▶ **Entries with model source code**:
Start

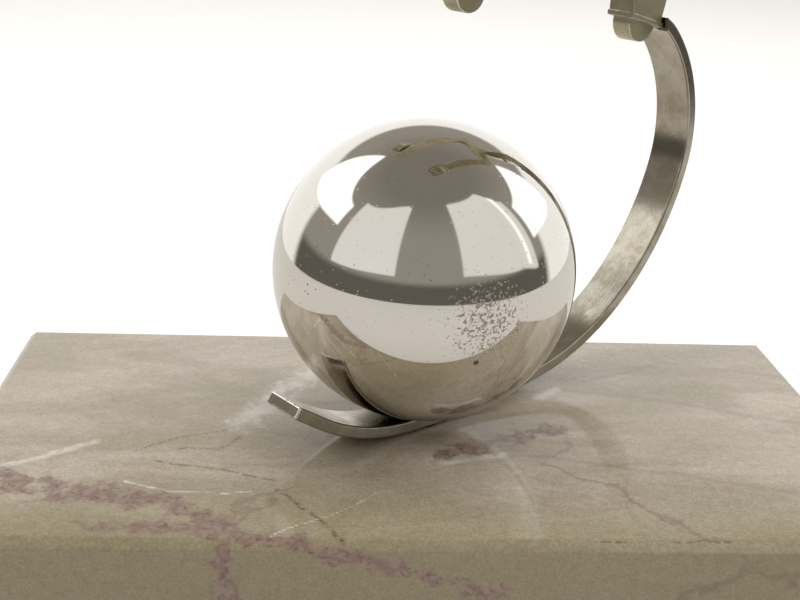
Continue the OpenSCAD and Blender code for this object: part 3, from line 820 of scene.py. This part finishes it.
class SWING_OT_ball(bpy.types.Operator):
    """Turns the ball from its outline: bore, washer recess and sphere"""

    bl_idname = "swing.ball"
    bl_label = "Ball"

    def execute(self, context):
        sizes = context.scene.swing_ball
        ceiling, bore_top = (corner.z for corner in corners_of("ball_bush"))
        rim_z = BALL_MIDDLE.z - math.sqrt(BALL_R ** 2 - sizes.recess_radius ** 2)
        if rim_z > ceiling:
            raise ValueError("the washer recess is wider than the ball allows")
        outline = ((0, bore_top), (sizes.bush_radius, bore_top), (sizes.bush_radius, ceiling),
                   (sizes.recess_radius, ceiling), (sizes.recess_radius, rim_z))
        bm = bmesh.new()
        chain = [bm.verts.new((x, 0, z)) for x, z in outline]
        for a, b in zip(chain, chain[1:]):
            bm.edges.new((a, b))
        round_ball = math.pi - math.asin(sizes.recess_radius / BALL_R)
        bmesh.ops.spin(bm, geom=[chain[-1]], cent=BALL_MIDDLE, axis=(0, -1, 0), angle=round_ball,
                       steps=BALL_RINGS, use_merge=False)
        bmesh.ops.spin(bm, geom=bm.verts[:] + bm.edges[:], cent=(0, 0, 0), axis=(0, 0, 1),
                       angle=math.tau, steps=BALL_SECTORS, use_merge=True)
        bmesh.ops.remove_doubles(bm, verts=bm.verts, dist=2 * WELD)
        bmesh.ops.recalc_face_normals(bm, faces=bm.faces)
        place_piece("polished_ball", bm, "ball", "ball_nickel", ("ball",), 50)
        return {"FINISHED"}


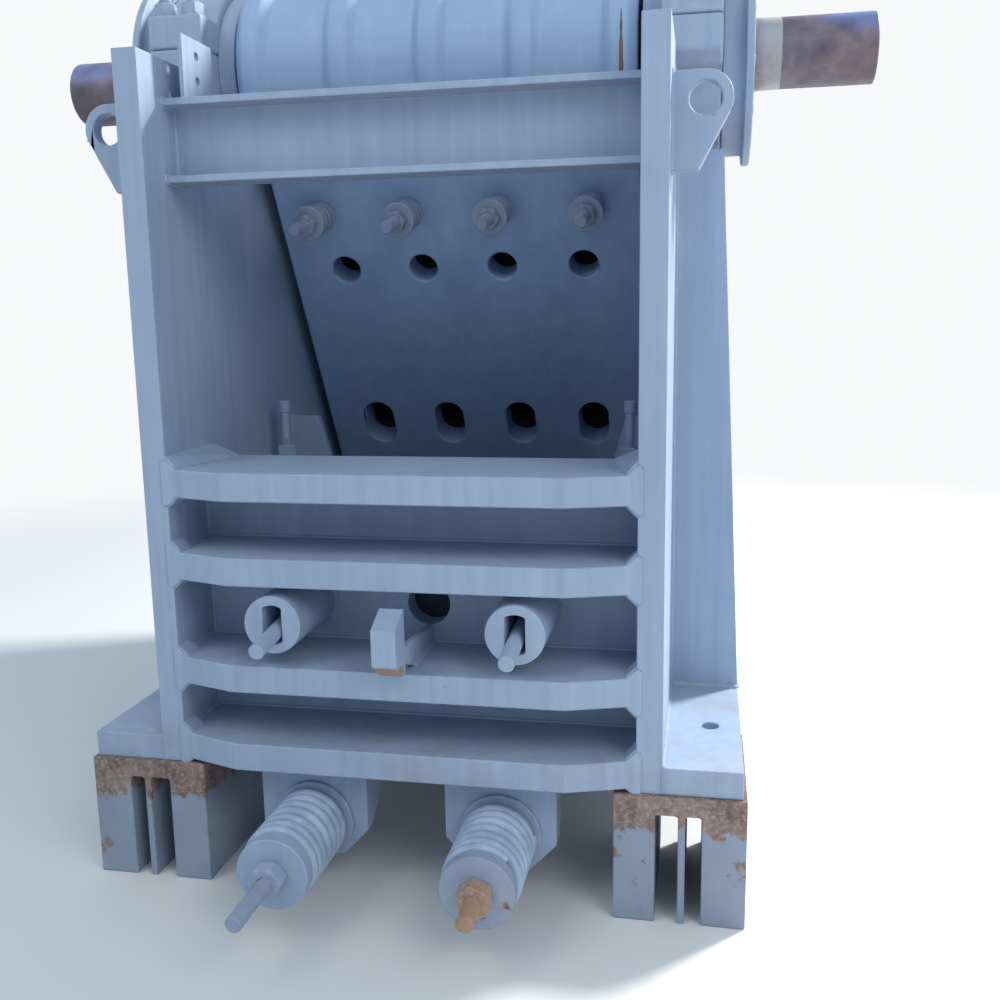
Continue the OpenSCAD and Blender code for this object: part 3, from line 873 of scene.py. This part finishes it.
def seamsOn(part, base):
    # edges of one plate that lie on another, each with its ends and whether it is flush there
    bm = plainMesh(part)
    under = plainMesh(base)
    surface = BVHTree.FromBMesh(under)
    found = []
    for edge in bm.edges:
        if len(edge.link_faces) != 2 or edge.calc_face_angle(0) < math.radians(25):
            continue
        a, b = (v.co.copy() for v in edge.verts)
        middle = (a + b) / 2
        hits = [surface.find_nearest(p, 0.7 * mm) for p in (a, middle, b)]
        if any(hit[0] is None for hit in hits):
            continue
        free = [face.normal for face in edge.link_faces if face.normal.dot(hits[1][1]) > -0.9]
        probe = middle + free[0] * 14 * mm if free else middle
        flush = not free or len(free) > 1 or (surface.find_nearest(probe)[0] - probe).length > 5 * mm
        found.append((a, b, flush))
    bm.free()
    under.free()
    return found


def cornersOf(part):
    # inner corners of one node
    bm = plainMesh(part)
    found = [(e.verts[0].co.copy(), e.verts[1].co.copy(), False) for e in bm.edges
             if len(e.link_faces) == 2 and not e.is_convex and e.calc_face_angle(0) > 0.5
             and e.calc_length() > 12 * mm]
    bm.free()
    return found


def joined(seams):
    # end to end runs, broken at corners
    def key(p):
        return tuple(round(c * 5000) for c in p)
    runs = []
    for flush in (False, True):
        left = [(a, b) for a, b, f in seams if f == flush and (b - a).length > mm]
        while left:
            run = list(left.pop())
            grown = True
            while grown:
                grown = False
                for a, b in left:
                    for p, q in ((a, b), (b, a)):
                        ahead = (run[-1] - run[-2]).normalized()
                        if key(p) == key(run[-1]) and (q - p).normalized().dot(ahead) > 0.8:
                            run.append(q)
                            grown = True
                            break
                        back = (run[0] - run[1]).normalized()
                        if key(p) == key(run[0]) and (q - p).normalized().dot(back) > 0.8:
                            run.insert(0, q)
                            grown = True
                            break
                    if grown:
                        left.remove((a, b))
                        break
            runs.append((run, flush))
    return runs


def layBead(bm, run, leg, luck):
    step = weldBead["ripple"] * mm
    closed = (run[0] - run[-1]).length < mm
    lengths = [0]
    for a, b in zip(run, run[1:]):
        lengths.append(lengths[-1] + (b - a).length)
    count = max(2, int(lengths[-1] / step))
    rings = []
    part = 0
    for i in range(count + 1):
        reach = lengths[-1] * i / count
        while part < len(run) - 2 and lengths[part + 1] < reach:
            part += 1
        a, b = run[part], run[part + 1]
        along = (b - a).normalized()
        spot = a + along * (reach - lengths[part])
        side = (along.orthogonal() if abs(along.z) > 0.9 else along.cross(zAxis)).normalized()
        up = side.cross(along)
        size = leg * (1.0 if i % 2 else 0.84) * (1 + weldBead["uneven"] * luck.uniform(-1, 1))
        if not closed and i in (0, count):
            size *= 0.55
        rings.append([bm.verts.new(spot + (side * math.cos(t) + up * math.sin(t)) * size)
                      for t in (2 * math.pi * k / weldBead["sides"] for k in range(weldBead["sides"]))])
    for first, second in zip(rings, rings[1:]):
        for k in range(len(first)):
            j = (k + 1) % len(first)
            bm.faces.new((first[k], first[j], second[j], second[k]))
    bm.faces.new(rings[0])
    bm.faces.new(rings[-1])


def makeWelds():
    luck = random.Random(4)
    for name, pairs in weldGroups.items():
        bm = bmesh.new()
        leg = weldBead["footLeg" if name == "footWelds" else "leg"] * mm
        for part, base in pairs:
            for run, flush in joined(seamsOn(part, base)):
                layBead(bm, run, leg * (0.5 if flush else 1), luck)
        body = nodeBody[pairs[0][0]]
        newPiece(name, bm, "weld", body, sharp=80)
        print(name, "laid")
    bm = bmesh.new()
    for node in ("rear_stands", "front_stands"):
        for run, flush in joined(cornersOf(node)):
            layBead(bm, run, weldBead["leg"] * mm * 0.8, luck)
    newPiece("standWelds", bm, "stand", "frame", sharp=80)


ribCollar = {"onRib": 28, "onPost": 13, "reach": 22, "proud": 5, "deep": 5, "lap": 2, "edge": 3.5}


def makeRibCollars():
    # built up weld over the front of each rib end, reaching onto the side plate
    c = {key: size * mm for key, size in ribCollar.items()}
    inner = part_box("rear_wall")[1].x
    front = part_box("side_plate_right")[0].y
    bm = bmesh.new()
    for points in solids("rear_ribs"):
        low, high = limits(points)
        for side in (-1, 1):
            upper = [(-c["onRib"], -c["lap"]), (-c["lap"], c["reach"]),
                     (c["onPost"] * 0.7, c["reach"]), (c["onPost"], c["reach"] * 0.8)]
            outline = [(x, high.z + up) for x, up in upper]
            outline += [(x, low.z - up) for x, up in reversed(upper)]
            rings = [[bm.verts.new((side * (inner + x), y, z)) for x, z in outline]
                     for y in (front - c["proud"], front + c["deep"])]
            bm.faces.new(rings[0])
            bm.faces.new(rings[1])
            joinRings(bm, rings)
    softEdges(newPiece("ribCollars", bm, "weld", "frame", sharp=12), ribCollar["edge"])


makeWelds()
makeRibCollars()
print("welds laid")


# the jaw: a hollow casting, seen into through its holes

hollowJaw = {"spread": 1.5, "deep": 260, "floors": (60, 120), "edge": 7}


def makeJaw():
    bm = plainMesh("pitman_body")
    back = [f for f in bm.faces if f.normal.y < -0.5 and abs(f.normal.x) < 0.1]
    plane = max(back, key=lambda f: f.calc_area())
    away = plane.normal.copy()
    level = plane.calc_center_median().dot(away)
    least, most = (depth * mm for depth in hollowJaw["floors"])
    floors = [f for f in bm.faces if f.normal.dot(away) > 0.99
              and least < level - f.calc_center_median().dot(away) < most]
    for face in floors:
        for distance, scale in ((0, hollowJaw["spread"]), (hollowJaw["deep"] * mm, 1.0)):
            grown = bmesh.ops.extrude_discrete_faces(bm, faces=[face])["faces"]
            face = grown[0]
            face.material_index = 1
            middle = face.calc_center_median()
            for vert in face.verts:
                vert.co = middle + (vert.co - middle) * scale - away * distance
            for edge in face.edges:
                for other in edge.link_faces:
                    other.material_index = 1
    piece = newPiece("jawCasting", bm, ("jaw", "hollow"), "jaw")
    softEdges(piece, hollowJaw["edge"], 3)
    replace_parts(piece, "pitman_body")
    print("jaw casting with", len(floors), "holes")


makeJaw()


# camera, lights and floor

photoView = {"place": (0.7518, -3.4664, 1.5035), "lens": 37.71, "turn": -0.195, "tip": -0.175,
             "roll": -0.016}


def makeCamera():
    turn, tip, roll = (photoView[k] for k in ("turn", "tip", "roll"))
    ahead = Vector((math.sin(turn) * math.cos(tip), math.cos(turn) * math.cos(tip), math.sin(tip)))
    right = Vector((math.cos(turn), -math.sin(turn), 0))
    above = right.cross(ahead)
    across = right * math.cos(roll) + above * math.sin(roll)
    upward = above * math.cos(roll) - right * math.sin(roll)
    lens = bpy.data.cameras.new("photoCamera")
    lens.lens = photoView["lens"]
    lens.sensor_width = 36
    camera = bpy.data.objects.new("photoCamera", lens)
    turned = Matrix((across, upward, -ahead)).transposed().to_4x4()
    camera.matrix_world = Matrix.Translation(Vector(photoView["place"])) @ turned
    bpy.context.collection.objects.link(camera)
    bpy.context.scene.camera = camera


lamps = {
    "key": {"from": (5.2, 3.7, 5.9), "size": 1.4, "watts": 1050, "tint": (1.0, 0.98, 0.94)},
    "fill": {"from": (-3.2, -4.6, 6.6), "size": 4.0, "watts": 95, "tint": (1.0, 0.97, 0.93)},
    "front": {"from": (4.2, -4.8, 5.2), "size": 4.0, "watts": 125, "tint": (1.0, 0.97, 0.93)},
}
room = {"sky": (0.64, 0.83, 1.0), "skyStrength": 0.66, "seen": (0.93, 0.94, 0.95),
        "floor": (0.78, 0.78, 0.77), "floorDark": (0.7, 0.7, 0.69), "floorSize": 30,
        "floorGap": 0.5, "fade": (3.2, 7.0)}


def makeLights():
    middle = (cadBox[0] + cadBox[1]) / 2
    for name, lamp in lamps.items():
        light = bpy.data.lights.new(name, "AREA")
        light.shape = "DISK"
        light.size = lamp["size"]
        light.energy = lamp["watts"]
        light.color = lamp["tint"]
        holder = bpy.data.objects.new(name, light)
        holder.location = lamp["from"]
        aim = middle - holder.location
        holder.rotation_euler = aim.to_track_quat("-Z", "Y").to_euler()
        bpy.context.collection.objects.link(holder)


def makeWorld():
    # the sky lights the object, while straight views and reflections meet a plain backdrop
    world = bpy.data.worlds.new("studio")
    world.use_nodes = True
    bpy.context.scene.world = world
    nodes, links = world.node_tree.nodes, world.node_tree.links
    nodes.clear()
    path = nodes.new("ShaderNodeLightPath")
    seen = path.outputs["Is Camera Ray"]
    for ray in ("Is Glossy Ray", "Is Transmission Ray"):
        either = nodes.new("ShaderNodeMath")
        either.operation = "MAXIMUM"
        links.new(seen, either.inputs[0])
        links.new(path.outputs[ray], either.inputs[1])
        seen = either.outputs[0]
    pick = nodes.new("ShaderNodeMixShader")
    links.new(seen, pick.inputs["Fac"])
    for place, shown, strength in ((1, "sky", room["skyStrength"]), (2, "seen", 1.0)):
        light = nodes.new("ShaderNodeBackground")
        light.inputs["Color"].default_value = (*room[shown], 1)
        light.inputs["Strength"].default_value = strength
        links.new(light.outputs[0], pick.inputs[place])
    out = nodes.new("ShaderNodeOutputWorld")
    links.new(pick.outputs[0], out.inputs["Surface"])


def makeFloor():
    # the far floor runs out into the colour of the backdrop
    f = Finish("studioFloor", Roughness=0.9, Specular_IOR_Level=0.1)
    f.set(Base_Color=f.mix(f.noise(0.8, 3) * 0.12, room["floor"], room["floorDark"]))
    away = f.add("VectorMath", {"operation": "LENGTH"}, {0: f.place}, output="Value")
    seen = f.add("LightPath", output="Is Camera Ray")
    glow = f.add("Emission", {}, {"Color": room["seen"], "Strength": 1.0})
    blended = f.add("MixShader", {}, {0: seen * away.rise(*room["fade"]), 1: f.body, 2: glow})
    f.tree.links.new(blended.output, f.tree.nodes["Material Output"].inputs["Surface"])
    bm = bmesh.new()
    bmesh.ops.create_grid(bm, x_segments=4, y_segments=4, size=room["floorSize"])
    mesh = bpy.data.meshes.new("studioFloor")
    bm.to_mesh(mesh)
    bm.free()
    mesh.materials.append(f.material)
    floor = bpy.data.objects.new("studioFloor", mesh)
    floor.location.z = cadBox[0].z - room["floorGap"] * mm
    bpy.context.collection.objects.link(floor)


makeCamera()
makeLights()
makeWorld()
makeFloor()
bpy.context.scene.view_settings.view_transform = "Standard"

print("camera, lights and floor ready")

End

Check each line of the entries above for the word "scene". List the ones that have it.

▶ **CORRECT RESULT**:
Continue the OpenSCAD and Blender code for this object: part 3, from line 820 of scene.py. This part finishes it.
        sizes = context.scene.swing_ball
Continue the OpenSCAD and Blender code for this object: part 3, from line 873 of scene.py. This part finishes it.
    bpy.context.scene.camera = camera
    bpy.context.scene.world = world
bpy.context.scene.view_settings.view_transform = "Standard"